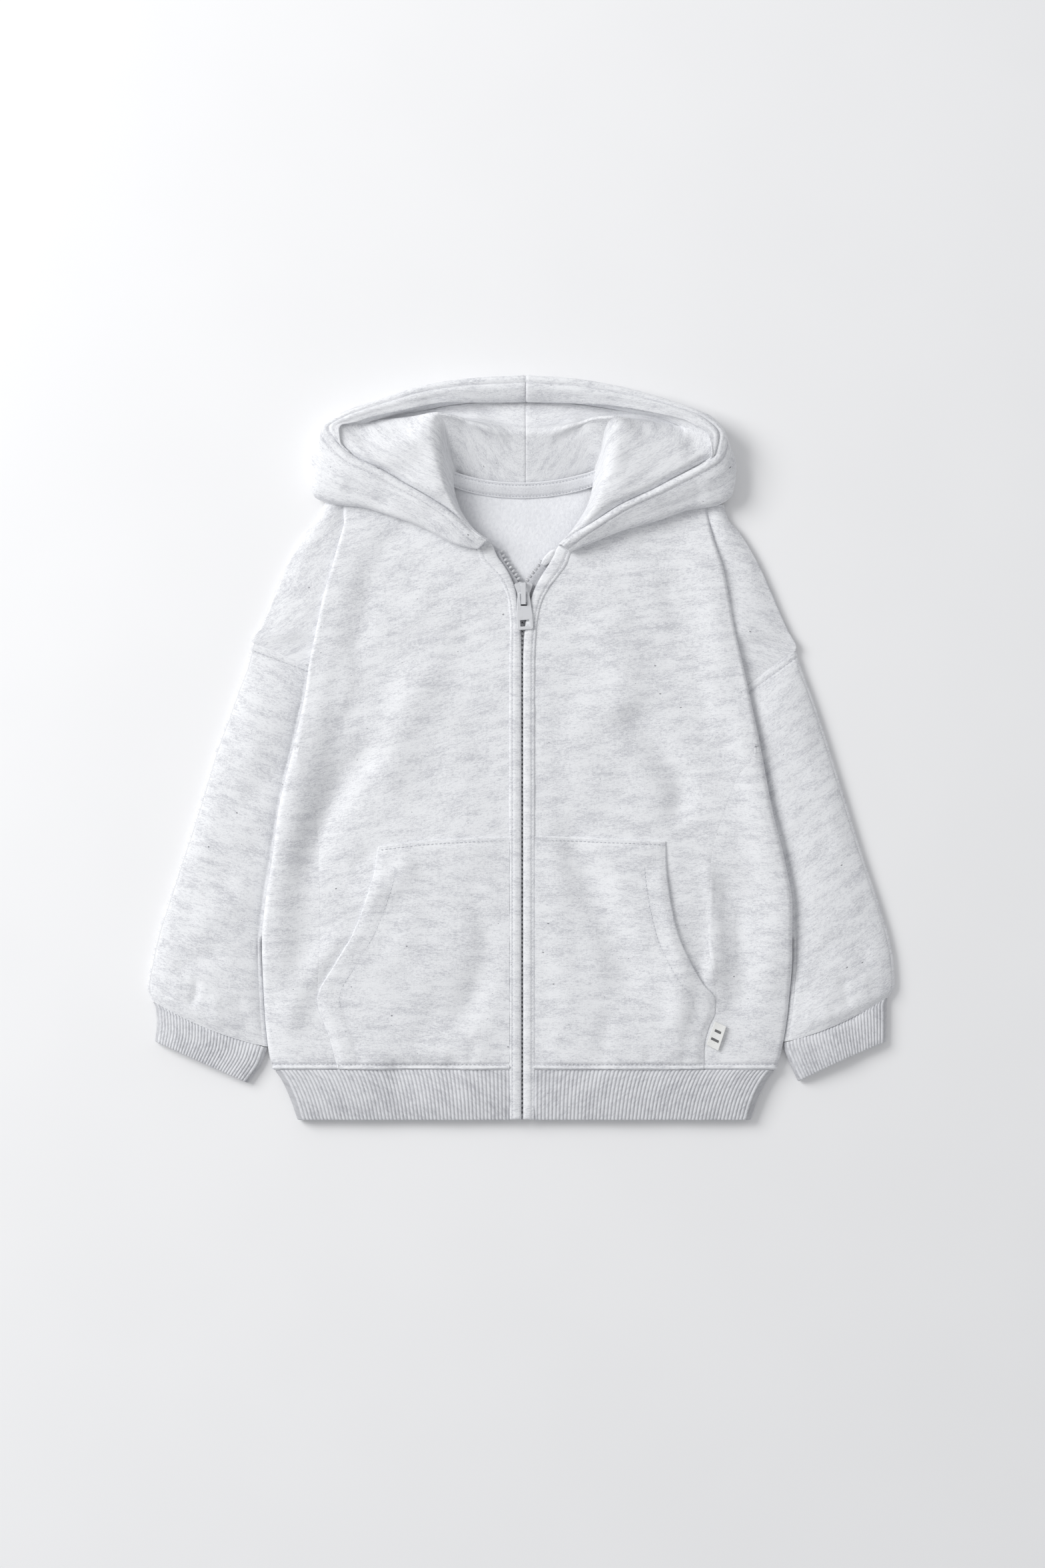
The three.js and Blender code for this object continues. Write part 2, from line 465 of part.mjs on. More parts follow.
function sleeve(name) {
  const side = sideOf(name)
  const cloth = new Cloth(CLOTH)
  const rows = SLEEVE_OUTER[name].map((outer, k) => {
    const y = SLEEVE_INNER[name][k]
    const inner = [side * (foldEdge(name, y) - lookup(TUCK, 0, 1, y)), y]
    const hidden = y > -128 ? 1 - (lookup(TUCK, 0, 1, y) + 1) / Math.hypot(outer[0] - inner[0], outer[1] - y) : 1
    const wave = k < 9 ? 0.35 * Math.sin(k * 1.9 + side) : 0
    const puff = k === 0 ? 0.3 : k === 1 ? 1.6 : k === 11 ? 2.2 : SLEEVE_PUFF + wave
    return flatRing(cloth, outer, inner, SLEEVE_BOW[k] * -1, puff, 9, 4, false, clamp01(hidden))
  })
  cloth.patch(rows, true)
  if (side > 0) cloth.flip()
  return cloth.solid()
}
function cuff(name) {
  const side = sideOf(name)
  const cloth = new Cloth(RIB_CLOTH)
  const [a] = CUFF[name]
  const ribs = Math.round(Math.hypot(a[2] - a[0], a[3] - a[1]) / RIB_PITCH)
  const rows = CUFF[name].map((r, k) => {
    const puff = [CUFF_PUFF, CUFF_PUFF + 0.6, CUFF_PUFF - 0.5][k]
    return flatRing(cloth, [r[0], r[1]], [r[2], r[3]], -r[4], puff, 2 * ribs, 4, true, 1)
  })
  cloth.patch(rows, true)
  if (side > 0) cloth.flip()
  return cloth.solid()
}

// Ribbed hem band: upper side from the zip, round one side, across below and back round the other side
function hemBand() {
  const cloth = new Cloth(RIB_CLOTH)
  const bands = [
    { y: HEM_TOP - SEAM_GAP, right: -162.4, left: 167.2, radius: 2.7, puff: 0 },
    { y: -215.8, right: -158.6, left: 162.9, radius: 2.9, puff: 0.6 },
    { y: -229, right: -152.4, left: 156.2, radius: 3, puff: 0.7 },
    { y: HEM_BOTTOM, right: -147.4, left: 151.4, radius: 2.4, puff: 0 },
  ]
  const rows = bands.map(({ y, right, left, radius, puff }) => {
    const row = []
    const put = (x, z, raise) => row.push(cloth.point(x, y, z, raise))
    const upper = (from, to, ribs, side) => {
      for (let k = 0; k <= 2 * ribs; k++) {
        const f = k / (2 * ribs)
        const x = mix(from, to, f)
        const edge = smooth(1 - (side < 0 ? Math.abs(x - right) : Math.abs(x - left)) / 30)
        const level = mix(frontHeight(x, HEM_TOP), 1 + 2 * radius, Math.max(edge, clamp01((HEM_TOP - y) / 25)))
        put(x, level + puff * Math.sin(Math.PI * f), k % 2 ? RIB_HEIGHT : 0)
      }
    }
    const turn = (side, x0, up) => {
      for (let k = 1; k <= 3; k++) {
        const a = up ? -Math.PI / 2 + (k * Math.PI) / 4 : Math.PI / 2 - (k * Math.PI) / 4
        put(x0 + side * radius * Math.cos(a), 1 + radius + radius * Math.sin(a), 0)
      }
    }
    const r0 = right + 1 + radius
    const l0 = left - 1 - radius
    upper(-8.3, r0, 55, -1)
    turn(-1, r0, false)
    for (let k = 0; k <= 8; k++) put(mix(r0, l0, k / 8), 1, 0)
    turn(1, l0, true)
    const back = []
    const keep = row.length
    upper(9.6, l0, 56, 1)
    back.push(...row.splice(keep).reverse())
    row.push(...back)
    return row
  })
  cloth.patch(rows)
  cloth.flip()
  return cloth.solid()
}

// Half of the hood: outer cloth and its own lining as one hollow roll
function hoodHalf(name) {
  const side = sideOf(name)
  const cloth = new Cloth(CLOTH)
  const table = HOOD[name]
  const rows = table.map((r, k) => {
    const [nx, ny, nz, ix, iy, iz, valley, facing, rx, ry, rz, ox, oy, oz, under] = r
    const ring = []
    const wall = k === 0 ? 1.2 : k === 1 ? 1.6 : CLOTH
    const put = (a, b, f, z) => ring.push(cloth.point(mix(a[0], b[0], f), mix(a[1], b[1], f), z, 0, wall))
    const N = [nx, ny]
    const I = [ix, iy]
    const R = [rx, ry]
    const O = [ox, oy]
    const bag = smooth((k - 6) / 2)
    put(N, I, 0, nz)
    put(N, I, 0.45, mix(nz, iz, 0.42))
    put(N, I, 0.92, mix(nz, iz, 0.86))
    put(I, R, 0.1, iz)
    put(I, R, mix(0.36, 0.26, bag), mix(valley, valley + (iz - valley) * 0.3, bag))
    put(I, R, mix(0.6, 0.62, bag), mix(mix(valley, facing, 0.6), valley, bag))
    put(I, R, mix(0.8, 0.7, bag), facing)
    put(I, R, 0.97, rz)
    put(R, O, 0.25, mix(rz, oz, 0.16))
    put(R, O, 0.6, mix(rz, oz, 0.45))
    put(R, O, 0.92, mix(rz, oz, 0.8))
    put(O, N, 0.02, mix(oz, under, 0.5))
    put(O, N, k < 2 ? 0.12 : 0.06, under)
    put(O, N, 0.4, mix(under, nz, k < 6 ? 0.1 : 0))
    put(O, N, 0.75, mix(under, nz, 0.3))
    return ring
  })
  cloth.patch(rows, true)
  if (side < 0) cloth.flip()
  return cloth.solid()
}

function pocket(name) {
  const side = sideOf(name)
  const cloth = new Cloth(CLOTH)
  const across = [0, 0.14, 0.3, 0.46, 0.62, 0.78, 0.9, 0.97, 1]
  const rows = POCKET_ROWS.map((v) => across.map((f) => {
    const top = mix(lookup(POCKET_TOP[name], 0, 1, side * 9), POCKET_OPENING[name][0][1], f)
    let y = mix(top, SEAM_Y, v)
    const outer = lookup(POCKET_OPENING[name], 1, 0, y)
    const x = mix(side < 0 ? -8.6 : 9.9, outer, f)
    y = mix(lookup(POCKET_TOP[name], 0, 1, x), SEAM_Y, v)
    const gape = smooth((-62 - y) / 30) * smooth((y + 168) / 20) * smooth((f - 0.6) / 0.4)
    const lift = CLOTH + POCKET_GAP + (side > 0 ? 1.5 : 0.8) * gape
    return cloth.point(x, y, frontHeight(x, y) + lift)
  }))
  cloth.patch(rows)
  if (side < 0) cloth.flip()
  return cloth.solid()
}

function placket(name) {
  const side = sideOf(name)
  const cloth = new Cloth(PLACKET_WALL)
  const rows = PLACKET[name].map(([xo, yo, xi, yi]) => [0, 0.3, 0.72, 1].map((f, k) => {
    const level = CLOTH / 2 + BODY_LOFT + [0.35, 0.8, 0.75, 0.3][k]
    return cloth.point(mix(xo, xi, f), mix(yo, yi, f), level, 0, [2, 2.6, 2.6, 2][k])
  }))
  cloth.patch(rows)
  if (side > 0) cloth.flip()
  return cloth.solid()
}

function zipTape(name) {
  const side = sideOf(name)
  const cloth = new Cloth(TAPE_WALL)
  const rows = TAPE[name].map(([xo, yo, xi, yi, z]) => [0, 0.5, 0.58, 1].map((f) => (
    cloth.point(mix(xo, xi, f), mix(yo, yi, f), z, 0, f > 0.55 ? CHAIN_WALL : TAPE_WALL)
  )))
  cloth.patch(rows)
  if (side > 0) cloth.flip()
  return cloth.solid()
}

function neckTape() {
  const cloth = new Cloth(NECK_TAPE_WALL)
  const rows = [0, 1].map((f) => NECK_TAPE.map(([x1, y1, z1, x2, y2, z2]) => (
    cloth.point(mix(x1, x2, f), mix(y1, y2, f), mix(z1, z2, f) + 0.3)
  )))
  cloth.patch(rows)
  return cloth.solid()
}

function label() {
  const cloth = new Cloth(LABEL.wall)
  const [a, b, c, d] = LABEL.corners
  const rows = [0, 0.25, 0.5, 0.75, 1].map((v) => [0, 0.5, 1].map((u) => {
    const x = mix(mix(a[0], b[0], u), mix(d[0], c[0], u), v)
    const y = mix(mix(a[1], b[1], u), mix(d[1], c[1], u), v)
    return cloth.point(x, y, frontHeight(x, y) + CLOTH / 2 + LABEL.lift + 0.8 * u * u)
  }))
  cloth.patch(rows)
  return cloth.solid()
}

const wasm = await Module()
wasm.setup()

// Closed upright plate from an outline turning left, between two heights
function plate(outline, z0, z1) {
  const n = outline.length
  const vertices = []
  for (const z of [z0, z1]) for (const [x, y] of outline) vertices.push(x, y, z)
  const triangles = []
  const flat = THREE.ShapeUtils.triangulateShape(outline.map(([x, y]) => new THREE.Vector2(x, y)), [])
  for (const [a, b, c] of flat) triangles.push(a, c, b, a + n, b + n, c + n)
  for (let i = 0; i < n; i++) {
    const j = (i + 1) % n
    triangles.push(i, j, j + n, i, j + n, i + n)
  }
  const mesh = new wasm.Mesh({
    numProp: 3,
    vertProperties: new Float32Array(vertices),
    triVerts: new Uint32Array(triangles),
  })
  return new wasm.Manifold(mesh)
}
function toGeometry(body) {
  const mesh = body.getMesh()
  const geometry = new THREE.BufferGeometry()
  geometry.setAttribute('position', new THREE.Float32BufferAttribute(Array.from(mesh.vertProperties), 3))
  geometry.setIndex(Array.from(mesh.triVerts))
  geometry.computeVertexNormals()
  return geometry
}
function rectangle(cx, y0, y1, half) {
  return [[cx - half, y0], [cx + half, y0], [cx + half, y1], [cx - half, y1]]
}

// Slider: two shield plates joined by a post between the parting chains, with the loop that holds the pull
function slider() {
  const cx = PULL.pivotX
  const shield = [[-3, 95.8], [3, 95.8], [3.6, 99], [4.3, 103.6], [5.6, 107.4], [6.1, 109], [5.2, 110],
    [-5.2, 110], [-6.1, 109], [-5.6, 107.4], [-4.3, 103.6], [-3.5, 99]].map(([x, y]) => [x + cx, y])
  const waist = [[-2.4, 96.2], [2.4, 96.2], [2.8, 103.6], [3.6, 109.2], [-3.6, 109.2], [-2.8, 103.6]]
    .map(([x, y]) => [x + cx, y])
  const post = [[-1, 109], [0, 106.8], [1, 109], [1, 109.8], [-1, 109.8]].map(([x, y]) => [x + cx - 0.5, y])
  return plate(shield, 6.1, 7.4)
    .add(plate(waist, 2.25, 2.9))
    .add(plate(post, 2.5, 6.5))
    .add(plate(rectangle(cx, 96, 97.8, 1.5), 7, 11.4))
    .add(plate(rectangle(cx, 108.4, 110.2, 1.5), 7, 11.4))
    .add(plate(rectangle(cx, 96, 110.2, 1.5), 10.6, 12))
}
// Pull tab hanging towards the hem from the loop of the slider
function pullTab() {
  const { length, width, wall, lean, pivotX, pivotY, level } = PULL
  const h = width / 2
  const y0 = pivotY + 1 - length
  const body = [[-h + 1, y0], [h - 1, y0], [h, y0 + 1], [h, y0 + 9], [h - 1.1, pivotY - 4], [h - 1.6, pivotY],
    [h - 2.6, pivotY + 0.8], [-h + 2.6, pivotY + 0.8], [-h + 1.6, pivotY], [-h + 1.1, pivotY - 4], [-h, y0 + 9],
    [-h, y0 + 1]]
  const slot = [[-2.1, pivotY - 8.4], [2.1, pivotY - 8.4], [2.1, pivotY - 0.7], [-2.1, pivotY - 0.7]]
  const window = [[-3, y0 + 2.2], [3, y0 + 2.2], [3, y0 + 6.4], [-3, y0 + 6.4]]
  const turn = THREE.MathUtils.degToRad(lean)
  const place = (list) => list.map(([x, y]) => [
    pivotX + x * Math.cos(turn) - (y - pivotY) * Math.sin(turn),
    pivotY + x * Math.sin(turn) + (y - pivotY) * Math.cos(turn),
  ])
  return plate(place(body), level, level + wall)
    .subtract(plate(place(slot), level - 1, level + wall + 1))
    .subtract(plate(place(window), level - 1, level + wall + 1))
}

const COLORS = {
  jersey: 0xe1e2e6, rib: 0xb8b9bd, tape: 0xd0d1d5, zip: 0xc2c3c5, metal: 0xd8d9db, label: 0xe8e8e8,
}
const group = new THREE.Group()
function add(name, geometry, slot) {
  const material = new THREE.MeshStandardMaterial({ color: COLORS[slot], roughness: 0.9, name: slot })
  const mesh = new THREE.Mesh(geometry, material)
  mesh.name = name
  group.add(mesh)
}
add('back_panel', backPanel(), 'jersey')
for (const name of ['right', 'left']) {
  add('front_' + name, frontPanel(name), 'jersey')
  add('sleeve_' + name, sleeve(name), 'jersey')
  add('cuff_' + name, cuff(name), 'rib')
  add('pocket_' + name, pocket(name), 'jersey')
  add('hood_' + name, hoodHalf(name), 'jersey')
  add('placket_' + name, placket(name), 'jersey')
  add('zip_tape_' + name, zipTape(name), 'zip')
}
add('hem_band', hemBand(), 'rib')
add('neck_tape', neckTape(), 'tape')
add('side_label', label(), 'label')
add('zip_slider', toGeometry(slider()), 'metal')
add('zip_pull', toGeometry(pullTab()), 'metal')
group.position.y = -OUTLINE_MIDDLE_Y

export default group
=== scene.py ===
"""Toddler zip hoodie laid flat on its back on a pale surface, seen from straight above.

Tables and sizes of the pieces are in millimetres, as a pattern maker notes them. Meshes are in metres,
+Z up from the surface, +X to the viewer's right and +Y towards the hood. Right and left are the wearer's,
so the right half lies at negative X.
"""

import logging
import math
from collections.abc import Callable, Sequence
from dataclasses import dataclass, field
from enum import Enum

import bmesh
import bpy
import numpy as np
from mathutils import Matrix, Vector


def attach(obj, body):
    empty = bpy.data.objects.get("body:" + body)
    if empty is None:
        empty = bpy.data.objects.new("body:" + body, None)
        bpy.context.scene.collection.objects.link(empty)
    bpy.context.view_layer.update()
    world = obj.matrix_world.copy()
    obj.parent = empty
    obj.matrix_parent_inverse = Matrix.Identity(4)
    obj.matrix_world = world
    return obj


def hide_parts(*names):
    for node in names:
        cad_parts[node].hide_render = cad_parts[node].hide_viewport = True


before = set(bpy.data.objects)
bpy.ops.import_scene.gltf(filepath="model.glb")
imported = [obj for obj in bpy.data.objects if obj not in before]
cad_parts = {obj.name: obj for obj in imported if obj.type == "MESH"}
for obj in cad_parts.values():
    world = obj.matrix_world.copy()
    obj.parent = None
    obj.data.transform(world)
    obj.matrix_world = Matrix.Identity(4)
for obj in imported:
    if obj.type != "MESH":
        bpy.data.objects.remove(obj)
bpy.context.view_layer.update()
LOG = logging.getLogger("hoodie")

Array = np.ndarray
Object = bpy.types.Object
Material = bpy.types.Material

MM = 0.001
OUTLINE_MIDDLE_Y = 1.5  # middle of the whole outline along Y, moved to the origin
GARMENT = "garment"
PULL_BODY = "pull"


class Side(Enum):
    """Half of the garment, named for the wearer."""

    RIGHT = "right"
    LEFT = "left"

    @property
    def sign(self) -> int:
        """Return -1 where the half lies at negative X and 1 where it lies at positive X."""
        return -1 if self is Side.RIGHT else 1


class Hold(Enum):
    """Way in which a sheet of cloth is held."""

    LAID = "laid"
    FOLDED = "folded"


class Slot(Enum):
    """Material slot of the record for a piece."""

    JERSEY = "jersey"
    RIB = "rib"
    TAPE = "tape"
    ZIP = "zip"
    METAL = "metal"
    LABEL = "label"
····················
▶ _YOUR INSTRUCTIONS_
Emit only the lines from the one containing "obj.matrix_world = Matrix.Identity(4)" through the one containing "Material = bpy.types.Material", copied exactly.

▶ _WRITTEN REPLY_
    obj.matrix_world = Matrix.Identity(4)
for obj in imported:
    if obj.type != "MESH":
        bpy.data.objects.remove(obj)
bpy.context.view_layer.update()
LOG = logging.getLogger("hoodie")

Array = np.ndarray
Object = bpy.types.Object
Material = bpy.types.Material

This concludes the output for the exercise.